On 18 January 2017, Keybridge announced its intention to undertake an on-market buy-back of up to 14,293,109 shares (being ~ 9% of 158,812,327 total shares on issue) on or before 15 December 2017.
During the month, Keybridge bought back 66,202 shares at a total cost of $7,282 (October 2017: 665,693 shares; $72,618).
- (2) Investment in Associated entity : Keybridge’s investment in HHY Fund (ASX:HHY), an Associated Entity (i.e. an entity in which the Company has a greater than 20% interest and is considered to have ‘significant influence’ over), is accounted for under the equity method in the consolidated financial statements. Under the equity method, the carrying amount of such investment is cost plus a share of the Associate Entity’s net profit or loss (after tax) as provided to the Company by such Associated Entity (refer Note 20 (Investment in Associate entity) on page 65 of the Company’s 2017 Annual Report). The Board has determined that where HHY’s net tangible asset ( NTA ) backing is lower than the value calculated under the equity method as at month end, the lower NTA backing value will be adopted as the carrying value instead (based on the Directors’ judgement).
As at month end, Keybridge’s units 25,146,973 (29.42% interest) (31 October 2017: 25,146,973 units and 29.38%) in HHY have a carrying value of $0.1283 per unit ($3.225m) based on the equity method (31 October 2017: $0.1222 per unit ($3.072m) based on the equity method); this compares with HHY’s last bid price on ASX of $105 per unit ($2.64m) (31 October 2017: $0.096 per unit ($2.414m)) and HHY’s NTA backing of $0.1295 per unit ($3.256m) (31 October 2017: $0.1234 per unit ($3.104m)), as at month end.

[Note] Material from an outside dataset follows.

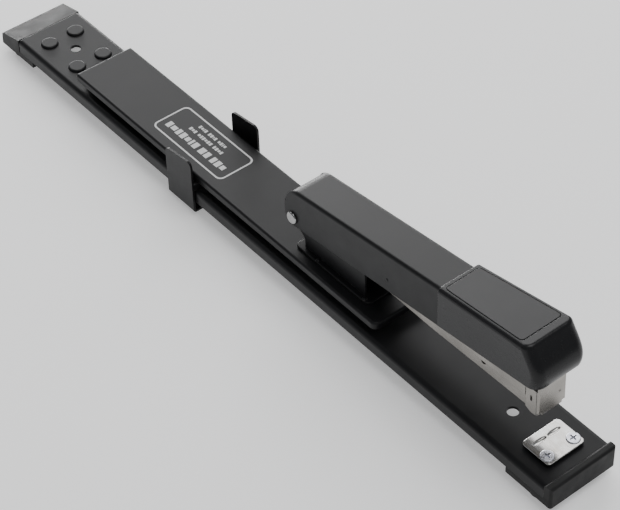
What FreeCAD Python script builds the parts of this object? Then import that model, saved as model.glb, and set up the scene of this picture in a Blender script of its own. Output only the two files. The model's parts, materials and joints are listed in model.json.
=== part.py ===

- (3) Loan Receivables - Private Equity : Keybridge holds a US$4.3m a limited recourse promissory note ( Note ) issued by RPE I Investor LLC ( RPE Investor ) (a subsidiary of Republic Financial Corporation ( RPC ), a US private investment company) secured (via collateral pledged) over RPE Investor’s ~50% (Limited Partners’) (contributed capital) interest in the Republic Private Equity I Limited Liability Limited Partnership, a private equity fund (managed by a related party to RPC) with investments in US based manufacturing/distribution businesses ( RPE Fund ). The principal and accrued interest (at 14.5% pa) under the note is repayable on
maturity on 29 December 2017 (which is subject to extension/re-finance by mutual agreement of the parties). The Note arose out of a restructure in April 2013 where, as part of arrangements to exit legacy aviation investments (made whilst Keybridge was known as Mariner Bridge Investments Limited in 2006/2007) for US$29.7 million cash, Keybridge sold its interest in the RPE Fund for US$4.3 million fully funded by a Keybridge loan with recourse only to that asset sold (i.e. the Note).[1]
On 24 August 2017, Keybridge received the RPE Fund’s 30 June 2017 Quarterly Report (unaudited) ( June 2017 RPE Accounts ) which disclosed a significant reduction in the RPE Fund’s gross asset position as well as notice from an RPC Executive ( Republic ) advising that it is ‘highly unlikely that the Note will be satisfied on or before its scheduled maturity’ (on 29 December 2017) and proposing a 3- year extension of the Note term or a ‘buy-out’ (retirement) of the Note for US$0.394 million. In light of these matters, the Board reduced the carrying value of the Note (receivable) to US$0.394 million (A$0.511 million) as at 30 June 2017, which also resulted in Keybridge recognising a US$4.611 million (A$5.996 million) provision for impairment expense for the financial year ending 30 June 2017.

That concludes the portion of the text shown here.